At the end, it’s your intuition or your instinct that tells you to do it. Then the whole project grabs a sense of urgency and it becomes a necessity for you to be in it. That’s how I make a decision. That’s when I decide them. Fortunately that’s when it’s easier to make a decision because that’s when you go for what’s necessary and not the others.”
The size of the budget or whether it’s an independent film or a big studio production doesn’t play a part in Bernal’s decision process. “No, never. It never plays a part. (Laughing) I’m Mexican, you know? I’m a Mexican actor. I’m not used to doing independent or non-independent films. I do films and most of the films that I do are really small because they’re not from the United States and they’re all small.”
The Directors Who’ve Influenced Him: Bernal has The Science of Sleep and Babel hitting theaters in 2006 and will be taking a turn behind the camera when he makes his feature film directorial debut with Déficit. Bernal’s worked with a wealth of critically acclaimed directors over the course of his young career and will carry what he’s picked up from watching them into his own project.

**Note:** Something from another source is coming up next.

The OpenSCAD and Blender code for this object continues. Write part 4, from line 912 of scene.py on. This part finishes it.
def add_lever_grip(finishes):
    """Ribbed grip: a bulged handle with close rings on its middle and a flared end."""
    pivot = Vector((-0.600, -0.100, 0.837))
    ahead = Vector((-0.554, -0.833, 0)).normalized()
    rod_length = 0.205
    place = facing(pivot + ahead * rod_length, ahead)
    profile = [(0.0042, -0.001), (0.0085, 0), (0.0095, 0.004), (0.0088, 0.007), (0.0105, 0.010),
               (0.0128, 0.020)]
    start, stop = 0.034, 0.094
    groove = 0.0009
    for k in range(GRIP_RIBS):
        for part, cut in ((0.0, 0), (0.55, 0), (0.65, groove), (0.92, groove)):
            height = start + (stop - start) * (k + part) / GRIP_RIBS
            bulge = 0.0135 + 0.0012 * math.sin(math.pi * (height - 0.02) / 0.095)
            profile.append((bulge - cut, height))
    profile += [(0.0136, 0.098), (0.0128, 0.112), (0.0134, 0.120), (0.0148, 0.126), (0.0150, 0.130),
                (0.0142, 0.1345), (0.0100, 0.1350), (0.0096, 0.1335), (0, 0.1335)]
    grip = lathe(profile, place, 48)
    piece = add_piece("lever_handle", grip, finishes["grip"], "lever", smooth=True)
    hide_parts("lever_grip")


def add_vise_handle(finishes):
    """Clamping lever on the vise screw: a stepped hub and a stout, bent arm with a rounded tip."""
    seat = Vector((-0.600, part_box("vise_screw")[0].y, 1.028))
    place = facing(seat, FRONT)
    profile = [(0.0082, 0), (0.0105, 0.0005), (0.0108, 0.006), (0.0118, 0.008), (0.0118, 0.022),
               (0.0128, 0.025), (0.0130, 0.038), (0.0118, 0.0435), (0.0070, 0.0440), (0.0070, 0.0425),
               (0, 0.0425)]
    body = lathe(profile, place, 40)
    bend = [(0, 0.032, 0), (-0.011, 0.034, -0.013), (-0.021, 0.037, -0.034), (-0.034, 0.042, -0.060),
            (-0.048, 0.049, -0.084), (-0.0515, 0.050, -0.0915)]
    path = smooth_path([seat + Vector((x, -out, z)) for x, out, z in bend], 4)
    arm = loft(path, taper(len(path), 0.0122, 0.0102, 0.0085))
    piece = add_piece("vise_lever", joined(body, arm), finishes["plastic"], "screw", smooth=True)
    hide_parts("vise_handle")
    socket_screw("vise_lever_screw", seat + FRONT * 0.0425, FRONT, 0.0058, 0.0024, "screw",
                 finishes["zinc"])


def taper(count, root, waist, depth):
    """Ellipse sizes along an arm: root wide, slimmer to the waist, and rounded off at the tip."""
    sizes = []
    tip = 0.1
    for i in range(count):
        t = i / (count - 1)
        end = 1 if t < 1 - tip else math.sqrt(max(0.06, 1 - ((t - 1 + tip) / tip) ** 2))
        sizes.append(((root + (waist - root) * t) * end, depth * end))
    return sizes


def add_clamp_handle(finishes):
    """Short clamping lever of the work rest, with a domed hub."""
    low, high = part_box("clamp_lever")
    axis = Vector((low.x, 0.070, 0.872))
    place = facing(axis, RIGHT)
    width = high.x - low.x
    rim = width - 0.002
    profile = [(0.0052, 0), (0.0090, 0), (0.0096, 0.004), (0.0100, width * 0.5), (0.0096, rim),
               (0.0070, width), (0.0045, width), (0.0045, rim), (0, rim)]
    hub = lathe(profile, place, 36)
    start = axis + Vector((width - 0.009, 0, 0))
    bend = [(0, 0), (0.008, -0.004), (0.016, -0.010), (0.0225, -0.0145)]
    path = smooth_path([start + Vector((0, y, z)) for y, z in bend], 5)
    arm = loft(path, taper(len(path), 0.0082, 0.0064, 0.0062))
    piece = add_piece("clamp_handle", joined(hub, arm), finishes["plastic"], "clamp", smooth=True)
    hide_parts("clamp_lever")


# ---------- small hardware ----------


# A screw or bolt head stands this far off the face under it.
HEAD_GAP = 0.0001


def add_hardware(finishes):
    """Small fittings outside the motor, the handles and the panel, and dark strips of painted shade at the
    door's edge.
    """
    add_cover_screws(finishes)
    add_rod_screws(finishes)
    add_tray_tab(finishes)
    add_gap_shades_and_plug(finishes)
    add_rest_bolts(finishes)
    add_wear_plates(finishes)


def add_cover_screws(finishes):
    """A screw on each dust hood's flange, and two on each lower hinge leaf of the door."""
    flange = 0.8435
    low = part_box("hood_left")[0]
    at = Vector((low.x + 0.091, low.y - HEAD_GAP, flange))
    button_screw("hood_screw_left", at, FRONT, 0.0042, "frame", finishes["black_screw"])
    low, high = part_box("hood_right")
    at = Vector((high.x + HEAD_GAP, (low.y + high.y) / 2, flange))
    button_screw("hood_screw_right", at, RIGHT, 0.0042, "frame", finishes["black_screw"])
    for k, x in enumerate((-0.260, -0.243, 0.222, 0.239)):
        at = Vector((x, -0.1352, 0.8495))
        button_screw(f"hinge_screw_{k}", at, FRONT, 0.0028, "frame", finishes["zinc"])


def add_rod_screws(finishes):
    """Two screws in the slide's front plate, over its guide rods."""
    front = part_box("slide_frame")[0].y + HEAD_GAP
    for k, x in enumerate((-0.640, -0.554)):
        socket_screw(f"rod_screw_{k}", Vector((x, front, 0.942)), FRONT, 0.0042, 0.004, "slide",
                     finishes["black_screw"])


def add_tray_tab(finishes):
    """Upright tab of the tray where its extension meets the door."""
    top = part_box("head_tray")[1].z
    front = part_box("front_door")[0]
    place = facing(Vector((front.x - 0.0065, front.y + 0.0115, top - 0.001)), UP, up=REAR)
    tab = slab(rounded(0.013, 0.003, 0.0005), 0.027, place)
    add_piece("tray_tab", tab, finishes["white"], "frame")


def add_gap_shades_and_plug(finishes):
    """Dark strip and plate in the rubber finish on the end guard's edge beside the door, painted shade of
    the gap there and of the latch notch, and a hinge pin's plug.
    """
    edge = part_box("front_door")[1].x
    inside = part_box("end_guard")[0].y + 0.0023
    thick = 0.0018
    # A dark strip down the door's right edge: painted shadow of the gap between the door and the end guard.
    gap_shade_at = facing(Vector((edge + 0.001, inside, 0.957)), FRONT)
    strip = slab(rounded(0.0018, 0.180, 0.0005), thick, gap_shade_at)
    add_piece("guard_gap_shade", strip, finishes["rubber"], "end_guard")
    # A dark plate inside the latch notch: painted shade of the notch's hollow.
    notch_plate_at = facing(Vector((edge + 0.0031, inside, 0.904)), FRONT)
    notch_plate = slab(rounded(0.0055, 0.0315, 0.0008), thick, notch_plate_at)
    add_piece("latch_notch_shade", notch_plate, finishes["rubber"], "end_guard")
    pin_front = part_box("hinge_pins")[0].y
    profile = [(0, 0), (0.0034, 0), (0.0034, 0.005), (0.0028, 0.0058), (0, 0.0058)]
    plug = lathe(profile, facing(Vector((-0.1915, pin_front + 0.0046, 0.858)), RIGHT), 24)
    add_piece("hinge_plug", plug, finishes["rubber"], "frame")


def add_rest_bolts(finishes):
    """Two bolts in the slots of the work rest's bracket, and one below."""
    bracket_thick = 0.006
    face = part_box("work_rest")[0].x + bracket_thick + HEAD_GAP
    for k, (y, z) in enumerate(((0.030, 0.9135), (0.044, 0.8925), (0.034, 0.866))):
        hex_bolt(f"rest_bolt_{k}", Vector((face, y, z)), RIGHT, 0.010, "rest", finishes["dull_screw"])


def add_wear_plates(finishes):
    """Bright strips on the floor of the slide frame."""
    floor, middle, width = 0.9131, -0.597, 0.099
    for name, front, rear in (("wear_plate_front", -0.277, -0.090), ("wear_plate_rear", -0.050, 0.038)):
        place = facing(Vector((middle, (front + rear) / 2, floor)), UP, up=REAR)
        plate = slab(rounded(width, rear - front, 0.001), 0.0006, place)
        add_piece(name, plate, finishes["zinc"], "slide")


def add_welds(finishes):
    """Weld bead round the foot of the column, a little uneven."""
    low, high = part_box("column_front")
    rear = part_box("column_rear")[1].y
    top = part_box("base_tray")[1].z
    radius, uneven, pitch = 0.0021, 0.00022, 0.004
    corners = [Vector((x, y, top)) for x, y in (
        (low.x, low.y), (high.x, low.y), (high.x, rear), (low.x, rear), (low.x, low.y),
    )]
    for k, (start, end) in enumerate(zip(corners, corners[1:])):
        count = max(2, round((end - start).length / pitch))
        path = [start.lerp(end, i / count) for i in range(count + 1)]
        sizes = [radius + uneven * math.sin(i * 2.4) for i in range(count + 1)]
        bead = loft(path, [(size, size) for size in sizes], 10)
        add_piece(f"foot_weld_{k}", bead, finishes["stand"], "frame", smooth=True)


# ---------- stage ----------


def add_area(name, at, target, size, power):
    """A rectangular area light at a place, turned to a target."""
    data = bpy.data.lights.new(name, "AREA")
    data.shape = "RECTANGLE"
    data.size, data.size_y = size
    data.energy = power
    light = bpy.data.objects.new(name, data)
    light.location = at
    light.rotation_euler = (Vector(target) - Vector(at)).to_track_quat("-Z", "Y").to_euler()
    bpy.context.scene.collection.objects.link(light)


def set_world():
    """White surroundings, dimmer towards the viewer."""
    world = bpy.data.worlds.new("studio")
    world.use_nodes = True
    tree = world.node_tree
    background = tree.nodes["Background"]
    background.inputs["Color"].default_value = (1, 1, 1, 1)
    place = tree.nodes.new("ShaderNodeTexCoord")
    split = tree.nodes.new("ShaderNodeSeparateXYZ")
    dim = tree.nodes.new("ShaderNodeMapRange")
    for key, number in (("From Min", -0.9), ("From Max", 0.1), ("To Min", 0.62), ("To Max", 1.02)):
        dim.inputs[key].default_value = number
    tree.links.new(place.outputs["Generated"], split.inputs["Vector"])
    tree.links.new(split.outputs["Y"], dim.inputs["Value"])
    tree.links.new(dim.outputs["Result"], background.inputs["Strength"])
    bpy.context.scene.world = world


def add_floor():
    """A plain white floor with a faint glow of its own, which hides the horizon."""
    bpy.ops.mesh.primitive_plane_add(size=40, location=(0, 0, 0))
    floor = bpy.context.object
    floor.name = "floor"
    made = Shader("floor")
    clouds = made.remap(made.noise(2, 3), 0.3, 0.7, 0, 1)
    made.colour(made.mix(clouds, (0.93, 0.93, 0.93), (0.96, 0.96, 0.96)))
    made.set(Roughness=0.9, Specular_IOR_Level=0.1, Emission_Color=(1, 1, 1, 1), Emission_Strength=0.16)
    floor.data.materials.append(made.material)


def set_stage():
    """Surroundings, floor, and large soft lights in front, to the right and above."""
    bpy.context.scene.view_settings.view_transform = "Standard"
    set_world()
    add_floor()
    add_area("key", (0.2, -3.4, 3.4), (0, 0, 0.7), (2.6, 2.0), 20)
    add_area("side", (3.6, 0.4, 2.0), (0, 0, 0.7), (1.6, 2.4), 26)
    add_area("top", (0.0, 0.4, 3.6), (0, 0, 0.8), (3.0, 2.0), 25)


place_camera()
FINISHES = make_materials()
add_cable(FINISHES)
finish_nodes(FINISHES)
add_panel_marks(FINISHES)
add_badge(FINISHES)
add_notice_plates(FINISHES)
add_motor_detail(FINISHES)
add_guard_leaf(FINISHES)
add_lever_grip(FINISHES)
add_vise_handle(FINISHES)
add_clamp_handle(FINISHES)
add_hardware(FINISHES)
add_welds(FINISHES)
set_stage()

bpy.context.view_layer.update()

Asked which directors have influenced him the most, Bernal came up with a handful of names. “I think there’s five I can mention. Fortunately the names fill one hand. I hope there’s another hand in the next years (laughing). Alexander Gonzalez Inarritu is a great director. He’s the one I first worked with. He’s amazing and I just finished a film with him as well recently. He taught me a lot along with Alfonso Cuaron who I think is the most incredible director on earth. And then Walter Salles who is, apart from a great craftsman and great storyteller, a really good friend. Also Michel Gondry who is a wonderful, wonderful, very exciting friend to be close to. And Pedro Almodovar.